Para ilmuwan yang mensurvei 5.705 orang di 96 negara, meminta mereka untuk menilai rasa sakit dari putus cinta pada skala nol sampai sepuluh, dengan nol tidak berpengaruh dan sepuluh tidak tertahankan.

Wanita rata-rata memiliki 6.84 poin untuk penderitaan emosional dibandingkan dengan 6,58 poin untuk pria. Mereka juga menderita secara fisik lebih banyak, dengan rata-rata 4,21 dibandingkan laki-laki 3,75.

Kemudian, wanita melaporkan lebih merasa emosi, cemas, sakit hati dan takut, meskipun pria merasa lebih tertekan dan kehilangan fokus. Wanita lebih cenderung panik, menderita insomnia dan beralih ke makanan, yang secara signifikan lebih mungkin untuk menambah berat badan daripada pria.

Craig Morris, seorang profesor antropologi di Binghamton University di New York dan penulis utama studi tersebut, mengatakan perempuan mengatasi masalah mereka dengan mengandalkan dukungan jaringan sosial mereka.

Dia mengatakan bahwa meskipun pria mungkin ‘berdamai’ dengan situasi, mereka tidak mengungkapkan dengan pasti ‘saya telah selesai’ dibandingkan perempuan.

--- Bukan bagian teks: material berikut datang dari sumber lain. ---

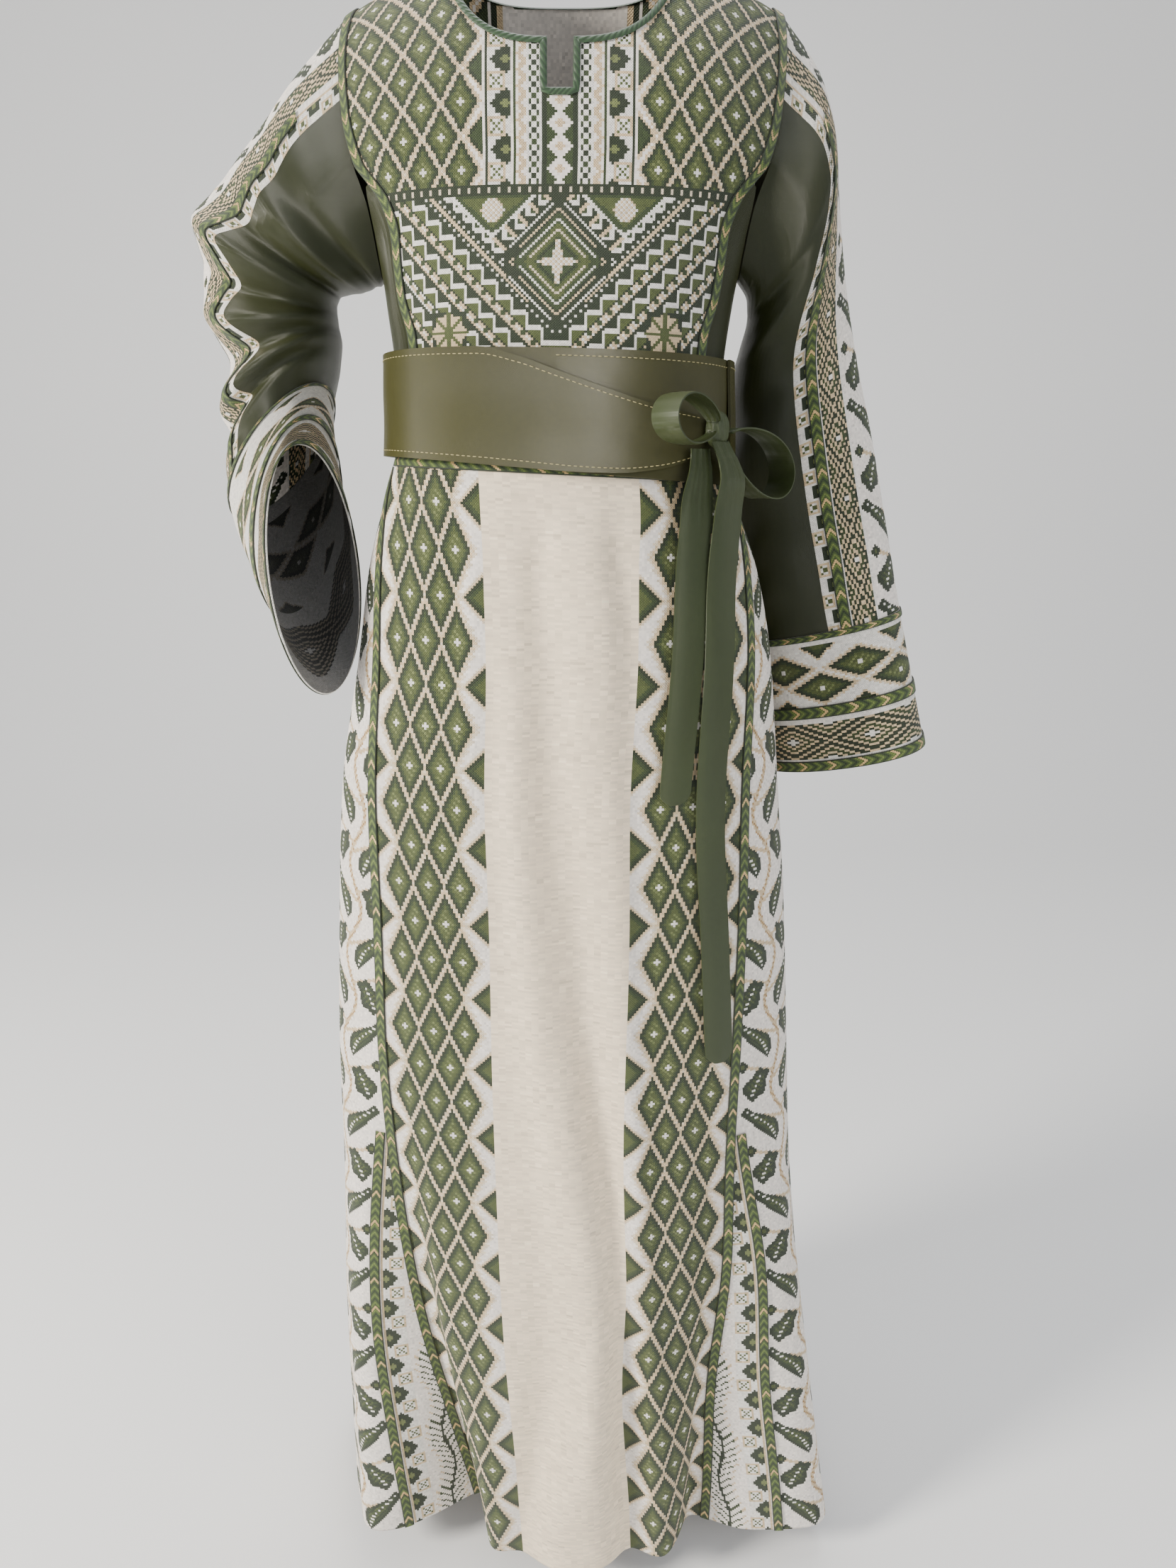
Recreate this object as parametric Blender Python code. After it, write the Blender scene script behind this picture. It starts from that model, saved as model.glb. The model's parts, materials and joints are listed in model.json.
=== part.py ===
"""An embroidered thobe, worn: a long cream dress with green cross-stitch panels and a satin sash.

Metres, +Z up, the front faces -Y. The origin is where the dress is carried, between the two
shoulder seams, level with the neck points. Every cloth piece is a thin wall inside one of four
shapes: the bodice, the skirt and the two sleeves. A shape gives a point for a station along it and
a distance round it, so a piece is cut from its shape by stations and distances, as cloth is.
"""
import math

import bmesh
import bpy
import numpy as np

for old in list(bpy.data.objects):
    bpy.data.objects.remove(old, do_unlink=True)

# Cloth, braid and satin
CLOTH = 0.0015
BRAID = 0.0012
BRAID_WIDTH = 0.0105
SEAM = 0.0003
LIFT = 0.0005

# Bodice
WAIST_Z = -0.400
CHEST_Z = -0.170
SHOULDER_TIP = 0.181
SHOULDER_DROP = 0.044
ARMPIT = 0.652
RIDGE = 1.9985
NECK_HALF = 0.083
NECK_DEPTH = 0.092
SLIT_HALF = 0.0095
SLIT_BOTTOM = -0.1286
BACK_NECK_DEPTH = 0.022
BINDING_WIDTH = 0.0055
BINDING_LIFT = 0.0009
NECK_SIDE = 3.2
NECK_BASE = 2.2

# Skirt
HEM_Z = -1.550
WAIST_TILT = -0.05
FRONT_HALF = 0.180
BRAID2_FROM_BACK = 0.106
FOLDS_FROM = -0.415

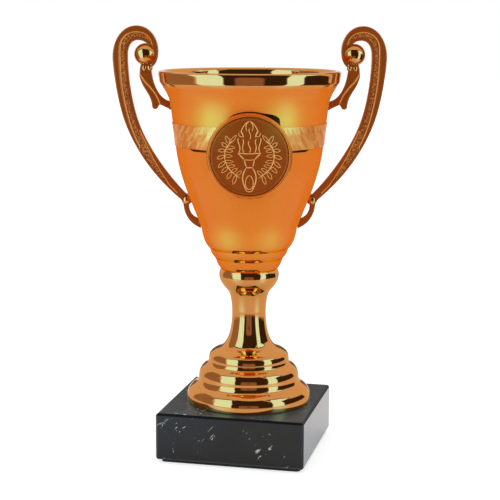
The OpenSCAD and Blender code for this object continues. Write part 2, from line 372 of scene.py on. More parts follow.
copper = metal("copper_mirror", COPPER, 0.05, 0.02)
bezel_metal = metal("bronze_holder", (0.9, 0.22, 0.022), 0.12, 0.03, grain=0.05, tint=(1.0, 0.6, 0.3), solid=0.6)
medal_metal = metal("bronze_medal", (0.46, 0.1, 0.009), 0.24, 0.03, grain=0.2, solid=0.5, ior=1.45)
relief_metal = metal("bronze_relief", (1.0, 0.5, 0.14), 0.3, 0.04, grain=0.1, solid=0.15)
handle_metal = metal("bronze_handle", (0.44, 0.094, 0.008), 0.22, 0.03, grain=0.1, solid=0.4, ior=1.45)
ridge_metal = metal("bronze_ridge", (0.92, 0.34, 0.06), 0.2, 0.04, grain=0.1, solid=0.25, ior=1.6)
dark_line = metal("dark_line", (0.12, 0.035, 0.008), 0.3, 0.05, grain=0.2, tint=(0.3, 0.12, 0.05))


def grain_material():
    """Cast grain: bright bronze specks standing out of a dark ground."""
    mat, n, shader = material("bronze_grain", Metallic=0.3, IOR=1.4, Specular_Tint=(*EDGE, 1))
    specks = n.ramp(n.noise(1500, 3, 0.75), [(0.42, 0.0), (0.6, 1.0)])
    n.feed(shader, Base_Color=n.mix(specks, (0.2, 0.043, 0.005), (0.8, 0.25, 0.04)),
           Roughness=n.math("*+", specks, -0.15, 0.45), Normal=n.bump(specks, 0.5, 0.00008))
    return mat


grain_metal = grain_material()
zinc = metal("zinc_steel", (0.62, 0.62, 0.6), 0.27, 0.06, grain=0.3, tint=(0.9, 0.9, 0.9), mottle=0.08)
spring = metal("spring_steel", (0.42, 0.42, 0.42), 0.32, 0.06, grain=0.3, tint=(0.9, 0.9, 0.9), mottle=0.08)


def bowl_material():
    """Satin lacquered plating that turns into a mirror polish in the coves, towards the lip and in the mouth."""
    mat, n, shader = material("copper_satin", IOR=1.75)
    wobble = n.math("*+", n.noise(25, 2), 0.6, -0.3)
    height = n.math("/", n.parts()[2], MM)
    lip = n.math("/", n.math("-", n.math("+", height, wobble), LIP_POLISH), 1.2, clamp=True)
    polish = lip
    for cove in COVES:
        off = n.math("ABSOLUTE", n.math("-", height, Z_BOWL + cove))
        ring = n.math("/", n.math("-", 0.8, off), 0.25, clamp=True)
        polish = n.math("max", polish, ring)
    brushed = n.noise(900, 3, 0.6, n.mapped((1, 1, 0.06)))
    dull = n.math("*+", brushed, 0.05, 0.24)
    smear = n.math("*+", n.noise(90, 4, 0.6), 0.03, 0.03)
    rough = n.new("ShaderNodeMix", {0: polish, 2: dull, 3: smear}, data_type="FLOAT")
    drift = n.noise(120, 5, 0.65)
    low = n.mix(drift, tuple(c * 0.95 for c in SATIN), tuple(min(1, c * 1.03) for c in SATIN))
    high = n.mix(lip, COVE, n.mix(drift, tuple(c * 0.96 for c in COPPER), COPPER))
    facing = n.new("ShaderNodeLayerWeight").outputs["Facing"]
    quiet = n.math("-", 0.5, n.math("*", facing, 0.9), clamp=True)
    fine = n.math("*", n.noise(5200, 3, 0.7), n.math("-", 1.0, polish))
    n.feed(shader, Metallic=polish, Roughness=rough.outputs[0], Base_Color=n.mix(polish, low, high),
           Specular_IOR_Level=n.math("max", quiet, n.math("*", polish, 0.5)),
           Specular_Tint=n.mix(polish, SHEEN, n.mix(lip, COVE, EDGE)),
           Normal=n.bump(fine, 0.12, 0.00003, n.bump(n.noise(60, 3), 0.05, 0.00025)))
    return mat


def band_material(name, dark, light):
    """Peach foil, matt, with a slight change of tone."""
    mat, n, shader = material(name, Metallic=0.4, Specular_Tint=(*EDGE, 1))
    tone = n.ramp(n.noise(700, 2, 0.5), [(0.3, 0.0), (0.7, 1.0)])
    n.feed(shader, Base_Color=n.mix(tone, dark, light), Normal=n.bump(n.noise(3800, 3, 0.7), 0.25, 0.00004),
           Roughness=n.math("*+", n.noise(1500, 3), 0.2, 0.32))
    return mat


satin = bowl_material()
peach = [band_material("peach_band_" + str(k), dark, light) for k, (dark, light) in enumerate((
    ((0.8, 0.19, 0.024), (0.9, 0.26, 0.037)), ((0.9, 0.26, 0.037), (0.97, 0.33, 0.054)),
    ((0.97, 0.35, 0.06), (1.0, 0.44, 0.095))))]


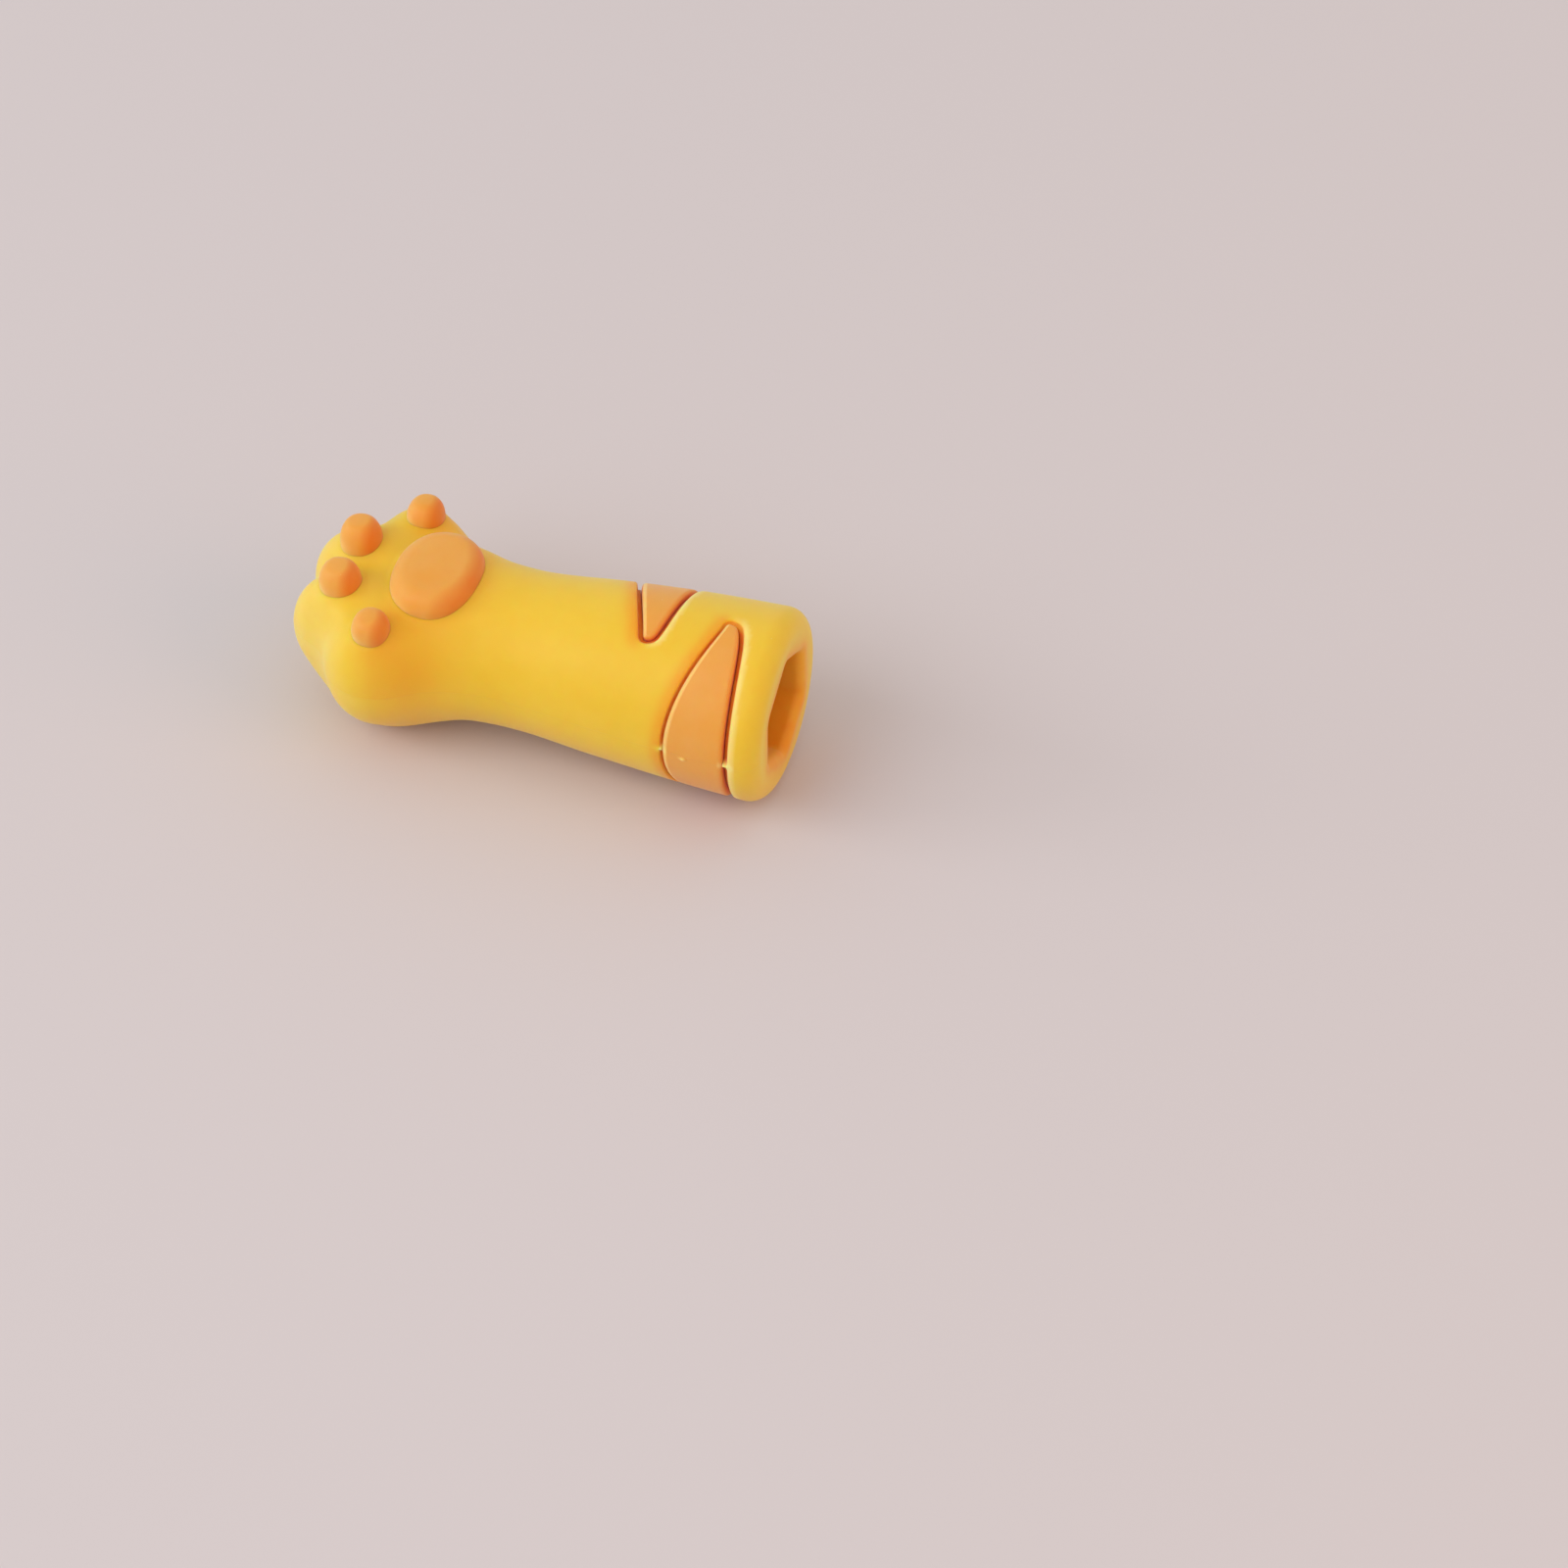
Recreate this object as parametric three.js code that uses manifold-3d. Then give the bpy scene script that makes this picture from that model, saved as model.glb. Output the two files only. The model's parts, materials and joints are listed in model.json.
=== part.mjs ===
// A soft silicone sleeve in the shape of a cat's foreleg and paw, lying palm up, with a six-sided socket in
// its open end. Tan pads stand in pockets on the palm and toes, and two tan stripes lie flush in the sleeve
// with a groove all round them. X runs along the socket towards its open end, Y across and Z up out of the
// palm. Sizes are in mm.
import * as THREE from "three";
import Module from "manifold-3d";

const wasm = await Module();
wasm.setup();

// Sleeve: round in section. Stations are measured from the open end towards the toes.
const mouthRadius = 7.05;
const mouthRimRound = 1.5;
const collarStation = 7;
const collarRadius = 6.71;
const forearmStation = 13;
const forearmRadius = 6.22;
const waistStation = 19;
const waistRadius = 5.64;
const waistDrop = 0.26;
const wristFromWaist = 4.5;
const wristRadius = 5.81;

// Paw: every station here is measured from the waist, and heights from the socket's axis.
const palmFromWaist = 7.4;
const palmHeight = -0.2;
const palmHalfLength = 5.05;
const palmHalfWidth = 6.3;
const palmHalfDepth = 5.05;
const palmSquareness = 2.3;
const palmFlatHeight = 4.9;
const flatFromWaist = 8;
const wristRiseLength = 5.4;
const wristRise = 1.1;
const toeHeight = 0.2;
const outerToeFromWaist = 9.75;
const outerToeAcross = 5.6;
const outerToeHalfLength = 3.35;
const outerToeHalfWidth = 2.95;
const outerToeHalfDepth = 4.5;
const innerToeFromWaist = 12.1;
const innerToeAcross = 2.57;
const innerToeHalfLength = 4.45;
const innerToeHalfWidth = 2.5;
const innerToeHalfDepth = 5;
const knuckleFromWaist = 9.3;
const knuckleAcross = 2.6;
const knuckleHalfLength = 4.2;
const knuckleHalfWidth = 3.2;
const knuckleHalfDepth = 3.8;
const pawBlend = 1.8;
const toeBlend = 1.8;
const palmEdgeBlend = 1.4;
const valleyRound = 1;

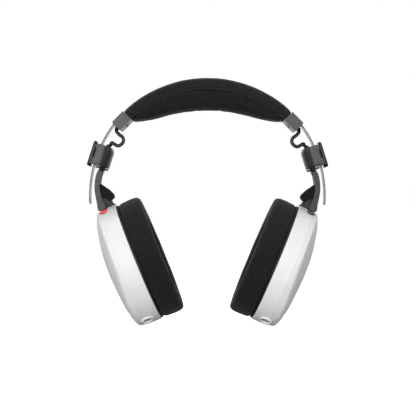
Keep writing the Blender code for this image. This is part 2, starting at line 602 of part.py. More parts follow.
    # Ear side: clip ring, grille and cushion.
    link(
        f"cushion_ring_{side}",
        turned([((48.3, 43.3), -0.3), ((35.0, 28.5), -0.3), ((35.0, 28.5), -1.8), ((47.8, 42.8), -1.8), ((48.3, 43.3), -1.4)]),
        cup,
        "black_plastic",
        T,
    )
    grille = link(f"driver_grille_{side}", plug([((34.6, 28.1), -0.4), ((34.6, 28.1), -1.5)], n=SEG), cup, "black_plastic", T)
    for k in range(-2, 3):
        reach = 17 - abs(k) * 2.5
        boolean(grille, slab(k * 7 - 1.6, k * 7 + 1.6, -reach, reach, -3, 1), cup, parent=T)
    link(
        f"ear_cushion_{side}",
        turned([
            ((PAD_A - 1.2, PAD_B - 1.2), PAD_TOP), ((PAD_A, PAD_B), PAD_TOP - 1.5), ((PAD_A + 0.2, PAD_B + 0.2), -10), ((PAD_A - 0.3, PAD_B - 0.3), PAD_FACE + 5.5),
            ((PAD_A - 1.9, PAD_B - 1.9), PAD_FACE + 2.0), ((PAD_A - 5.2, PAD_B - 5.2), PAD_FACE), ((PAD_IN_A + 4.5, PAD_IN_B + 4.5), PAD_FACE), ((PAD_IN_A + 1.2, PAD_IN_B + 1.2), PAD_FACE + 1.6),
            ((PAD_IN_A, PAD_IN_B), PAD_FACE + 5), ((PAD_IN_A, PAD_IN_B), PAD_TOP),
        ]),
        cup,
        "cushion_fabric",
        T,
        smooth=60,
    )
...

Profesor Morris, yang temuannya dipublikasikan dalam jurnal Evolutionary Behavioral Sciences, menggambarkan reaksi khas laki-laki seperti ‘merusak diri sendiri’.

Dia berkata dikutip dari Mail Online, Kamis (06/08/2015): “Ini bisa berlangsung selama berbulan-bulan atau bertahun-tahun. Kemudian mereka akan “move on”, biasanya setelah mendapat pasangan lain.”